### TASK BRIEF
Every line of the material below must be repeated exactly.
··· THE INPUT ···
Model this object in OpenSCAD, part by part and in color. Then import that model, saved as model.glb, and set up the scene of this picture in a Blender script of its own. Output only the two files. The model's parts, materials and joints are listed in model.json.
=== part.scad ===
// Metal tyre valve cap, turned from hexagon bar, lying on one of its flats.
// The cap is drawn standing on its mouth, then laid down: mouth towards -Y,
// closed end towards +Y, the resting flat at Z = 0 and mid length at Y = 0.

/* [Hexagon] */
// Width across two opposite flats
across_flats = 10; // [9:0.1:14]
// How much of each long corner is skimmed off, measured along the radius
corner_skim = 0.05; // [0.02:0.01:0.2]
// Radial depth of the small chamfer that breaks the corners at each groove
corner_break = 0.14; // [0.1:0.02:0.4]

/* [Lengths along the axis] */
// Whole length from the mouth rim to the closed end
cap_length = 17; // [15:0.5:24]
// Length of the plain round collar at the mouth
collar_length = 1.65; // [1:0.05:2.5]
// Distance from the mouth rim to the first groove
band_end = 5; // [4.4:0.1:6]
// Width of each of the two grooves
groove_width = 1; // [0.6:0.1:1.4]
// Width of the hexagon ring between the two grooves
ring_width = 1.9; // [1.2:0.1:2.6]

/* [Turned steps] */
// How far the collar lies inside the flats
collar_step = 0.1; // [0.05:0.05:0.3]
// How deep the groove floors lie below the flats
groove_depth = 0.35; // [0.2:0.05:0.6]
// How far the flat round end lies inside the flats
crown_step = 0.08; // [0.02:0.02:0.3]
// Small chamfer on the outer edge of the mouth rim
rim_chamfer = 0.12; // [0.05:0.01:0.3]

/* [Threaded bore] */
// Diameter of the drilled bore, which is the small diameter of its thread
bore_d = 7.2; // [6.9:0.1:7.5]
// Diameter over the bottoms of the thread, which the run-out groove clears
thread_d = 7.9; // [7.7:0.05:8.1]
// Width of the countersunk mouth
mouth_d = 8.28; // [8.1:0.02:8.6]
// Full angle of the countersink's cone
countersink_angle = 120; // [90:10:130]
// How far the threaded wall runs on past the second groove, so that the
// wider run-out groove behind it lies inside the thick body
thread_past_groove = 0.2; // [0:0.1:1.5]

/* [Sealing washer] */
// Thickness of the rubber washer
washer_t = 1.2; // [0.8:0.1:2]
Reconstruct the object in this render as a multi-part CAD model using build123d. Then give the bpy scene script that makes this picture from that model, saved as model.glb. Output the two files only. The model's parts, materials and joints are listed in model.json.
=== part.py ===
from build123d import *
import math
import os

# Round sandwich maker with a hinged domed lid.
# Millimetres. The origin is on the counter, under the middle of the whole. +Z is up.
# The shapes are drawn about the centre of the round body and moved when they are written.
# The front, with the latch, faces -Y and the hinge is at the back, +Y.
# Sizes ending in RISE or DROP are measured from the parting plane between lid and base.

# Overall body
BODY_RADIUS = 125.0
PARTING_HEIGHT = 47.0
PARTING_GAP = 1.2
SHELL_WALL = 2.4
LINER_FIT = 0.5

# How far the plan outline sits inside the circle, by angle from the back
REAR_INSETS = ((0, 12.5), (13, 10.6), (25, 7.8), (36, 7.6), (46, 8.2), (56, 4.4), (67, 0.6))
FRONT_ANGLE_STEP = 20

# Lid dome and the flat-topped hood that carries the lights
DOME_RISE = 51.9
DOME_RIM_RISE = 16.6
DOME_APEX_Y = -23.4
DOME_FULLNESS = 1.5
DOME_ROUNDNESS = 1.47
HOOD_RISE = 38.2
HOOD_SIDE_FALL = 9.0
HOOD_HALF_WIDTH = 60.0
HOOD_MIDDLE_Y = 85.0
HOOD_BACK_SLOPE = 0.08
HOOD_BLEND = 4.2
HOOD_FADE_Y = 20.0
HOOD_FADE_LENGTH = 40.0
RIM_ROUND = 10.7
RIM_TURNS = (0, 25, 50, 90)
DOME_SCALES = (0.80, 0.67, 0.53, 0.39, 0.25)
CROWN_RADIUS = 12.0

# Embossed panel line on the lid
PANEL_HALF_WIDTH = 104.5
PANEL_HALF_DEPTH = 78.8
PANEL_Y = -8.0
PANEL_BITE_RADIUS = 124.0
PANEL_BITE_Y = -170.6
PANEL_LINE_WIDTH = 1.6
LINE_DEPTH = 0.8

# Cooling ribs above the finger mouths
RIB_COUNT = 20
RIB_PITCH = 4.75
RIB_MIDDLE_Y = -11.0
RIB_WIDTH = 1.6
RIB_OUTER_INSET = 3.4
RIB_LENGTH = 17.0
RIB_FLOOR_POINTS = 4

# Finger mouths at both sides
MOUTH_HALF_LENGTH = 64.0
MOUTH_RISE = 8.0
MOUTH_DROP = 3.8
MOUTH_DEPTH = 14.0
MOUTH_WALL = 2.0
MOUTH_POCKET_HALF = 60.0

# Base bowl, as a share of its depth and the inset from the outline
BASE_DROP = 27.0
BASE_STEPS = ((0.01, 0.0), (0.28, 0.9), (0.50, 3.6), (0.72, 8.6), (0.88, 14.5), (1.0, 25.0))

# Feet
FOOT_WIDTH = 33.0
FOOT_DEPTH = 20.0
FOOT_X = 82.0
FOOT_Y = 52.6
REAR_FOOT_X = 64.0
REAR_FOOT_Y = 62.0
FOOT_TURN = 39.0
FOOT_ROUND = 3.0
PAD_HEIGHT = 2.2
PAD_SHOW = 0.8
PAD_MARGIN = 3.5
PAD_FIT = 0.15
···
### WORKED SOLUTION
Model this object in OpenSCAD, part by part and in color. Then import that model, saved as model.glb, and set up the scene of this picture in a Blender script of its own. Output only the two files. The model's parts, materials and joints are listed in model.json.
=== part.scad ===
// Metal tyre valve cap, turned from hexagon bar, lying on one of its flats.
// The cap is drawn standing on its mouth, then laid down: mouth towards -Y,
// closed end towards +Y, the resting flat at Z = 0 and mid length at Y = 0.

/* [Hexagon] */
// Width across two opposite flats
across_flats = 10; // [9:0.1:14]
// How much of each long corner is skimmed off, measured along the radius
corner_skim = 0.05; // [0.02:0.01:0.2]
// Radial depth of the small chamfer that breaks the corners at each groove
corner_break = 0.14; // [0.1:0.02:0.4]

/* [Lengths along the axis] */
// Whole length from the mouth rim to the closed end
cap_length = 17; // [15:0.5:24]
// Length of the plain round collar at the mouth
collar_length = 1.65; // [1:0.05:2.5]
// Distance from the mouth rim to the first groove
band_end = 5; // [4.4:0.1:6]
// Width of each of the two grooves
groove_width = 1; // [0.6:0.1:1.4]
// Width of the hexagon ring between the two grooves
ring_width = 1.9; // [1.2:0.1:2.6]

/* [Turned steps] */
// How far the collar lies inside the flats
collar_step = 0.1; // [0.05:0.05:0.3]
// How deep the groove floors lie below the flats
groove_depth = 0.35; // [0.2:0.05:0.6]
// How far the flat round end lies inside the flats
crown_step = 0.08; // [0.02:0.02:0.3]
// Small chamfer on the outer edge of the mouth rim
rim_chamfer = 0.12; // [0.05:0.01:0.3]

/* [Threaded bore] */
// Diameter of the drilled bore, which is the small diameter of its thread
bore_d = 7.2; // [6.9:0.1:7.5]
// Diameter over the bottoms of the thread, which the run-out groove clears
thread_d = 7.9; // [7.7:0.05:8.1]
// Width of the countersunk mouth
mouth_d = 8.28; // [8.1:0.02:8.6]
// Full angle of the countersink's cone
countersink_angle = 120; // [90:10:130]
// How far the threaded wall runs on past the second groove, so that the
// wider run-out groove behind it lies inside the thick body
thread_past_groove = 0.2; // [0:0.1:1.5]

/* [Sealing washer] */
// Thickness of the rubber washer
washer_t = 1.2; // [0.8:0.1:2]
Reconstruct the object in this render as a multi-part CAD model using build123d. Then give the bpy scene script that makes this picture from that model, saved as model.glb. Output the two files only. The model's parts, materials and joints are listed in model.json.
=== part.py ===
from build123d import *
import math
import os

# Round sandwich maker with a hinged domed lid.
# Millimetres. The origin is on the counter, under the middle of the whole. +Z is up.
# The shapes are drawn about the centre of the round body and moved when they are written.
# The front, with the latch, faces -Y and the hinge is at the back, +Y.
# Sizes ending in RISE or DROP are measured from the parting plane between lid and base.

# Overall body
BODY_RADIUS = 125.0
PARTING_HEIGHT = 47.0
PARTING_GAP = 1.2
SHELL_WALL = 2.4
LINER_FIT = 0.5

# How far the plan outline sits inside the circle, by angle from the back
REAR_INSETS = ((0, 12.5), (13, 10.6), (25, 7.8), (36, 7.6), (46, 8.2), (56, 4.4), (67, 0.6))
FRONT_ANGLE_STEP = 20

# Lid dome and the flat-topped hood that carries the lights
DOME_RISE = 51.9
DOME_RIM_RISE = 16.6
DOME_APEX_Y = -23.4
DOME_FULLNESS = 1.5
DOME_ROUNDNESS = 1.47
HOOD_RISE = 38.2
HOOD_SIDE_FALL = 9.0
HOOD_HALF_WIDTH = 60.0
HOOD_MIDDLE_Y = 85.0
HOOD_BACK_SLOPE = 0.08
HOOD_BLEND = 4.2
HOOD_FADE_Y = 20.0
HOOD_FADE_LENGTH = 40.0
RIM_ROUND = 10.7
RIM_TURNS = (0, 25, 50, 90)
DOME_SCALES = (0.80, 0.67, 0.53, 0.39, 0.25)
CROWN_RADIUS = 12.0

# Embossed panel line on the lid
PANEL_HALF_WIDTH = 104.5
PANEL_HALF_DEPTH = 78.8
PANEL_Y = -8.0
PANEL_BITE_RADIUS = 124.0
PANEL_BITE_Y = -170.6
PANEL_LINE_WIDTH = 1.6
LINE_DEPTH = 0.8

# Cooling ribs above the finger mouths
RIB_COUNT = 20
RIB_PITCH = 4.75
RIB_MIDDLE_Y = -11.0
RIB_WIDTH = 1.6
RIB_OUTER_INSET = 3.4
RIB_LENGTH = 17.0
RIB_FLOOR_POINTS = 4

# Finger mouths at both sides
MOUTH_HALF_LENGTH = 64.0
MOUTH_RISE = 8.0
MOUTH_DROP = 3.8
MOUTH_DEPTH = 14.0
MOUTH_WALL = 2.0
MOUTH_POCKET_HALF = 60.0

# Base bowl, as a share of its depth and the inset from the outline
BASE_DROP = 27.0
BASE_STEPS = ((0.01, 0.0), (0.28, 0.9), (0.50, 3.6), (0.72, 8.6), (0.88, 14.5), (1.0, 25.0))

# Feet
FOOT_WIDTH = 33.0
FOOT_DEPTH = 20.0
FOOT_X = 82.0
FOOT_Y = 52.6
REAR_FOOT_X = 64.0
REAR_FOOT_Y = 62.0
FOOT_TURN = 39.0
FOOT_ROUND = 3.0
PAD_HEIGHT = 2.2
PAD_SHOW = 0.8
PAD_MARGIN = 3.5
PAD_FIT = 0.15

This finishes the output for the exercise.